There were a lot of product releases and announcements in the ecosystem this week as folks met in Santa Clara for StrataConf. Among the highlights were announcements from MapR related to their distribution and a partnership with HP, a new beta of Cloudera’s CDH5, and the public preview of Hadoop 2 on Windows Azure. In addition, there are a number of interesting technical articles about HBase, MapReduce v2, Pig, Hadoop security, and more. Congrats to folks on all the releases, partnerships, and great articles. Also, a big congrats to Splice Machine for raising a new round financing.

Technical

The Cloudera blog has an interesting technical post about performance in MRv2. The post describes some of the major revamps that took place in MRv2, and it describes some performance regressions found by running the same jobs on both MRv1 and MRv2. The post walks through the low-level debugging that was done to identify the root cause of two of the issues, and it explains the fixes that were made. It’s a pretty technical overview including discussion of the perf tool, CPU cache latency, fadvise, and more.

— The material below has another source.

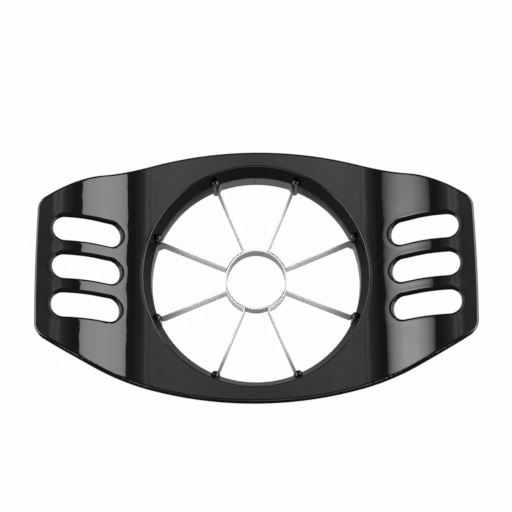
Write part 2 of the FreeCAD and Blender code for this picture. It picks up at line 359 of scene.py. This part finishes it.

http://blog.cloudera.com/blog/2014/02/getting-mapreduce-2-up-to-speed/

Understanding the HBase memory model, in particular how it caches data, is an important part of tuning an HBase deploy. This post walks through the two main parts of memory that HBase manages—the MemStore and BlockCache. It focusses on the implementation of the BlockCache, how the BlockCache speeds up queries, and gives a tour of the three BlockCache implementations shipped with HBase. The post is also annotated with in-depth technical details.

http://www.n10k.com/blog/blockcache-101/

HiveServer2 is the latest and greatest way to interact with Hive. The new service provides JDBC and ODBC, and the new Hive CLI client, beeline, connects to HiveServer2 via JDBC. Beeline introduces a number of changes (vs. the hive cli) across several cli operations—specifying a connection, running in embedded mode, variable handling, and more. A post on the Cloudera blog has a detailed overview of the changes in beeline, which is essential knowledge for anyone looking to migrate.

http://blog.cloudera.com/blog/2014/02/migrating-from-hive-cli-to-beeline-a-primer/

Rounding out a trifecta of interesting technical posts this week, Cloudera elaborates on their reference architecture for running CDH in AWS. The post is a FAQ covering areas of the AWS deployment model such as VPC, security groups, subnets, instance types, and EBS. From personal experience, I can attest that a lot of the recommendations in this post ring true and are very valuable advice.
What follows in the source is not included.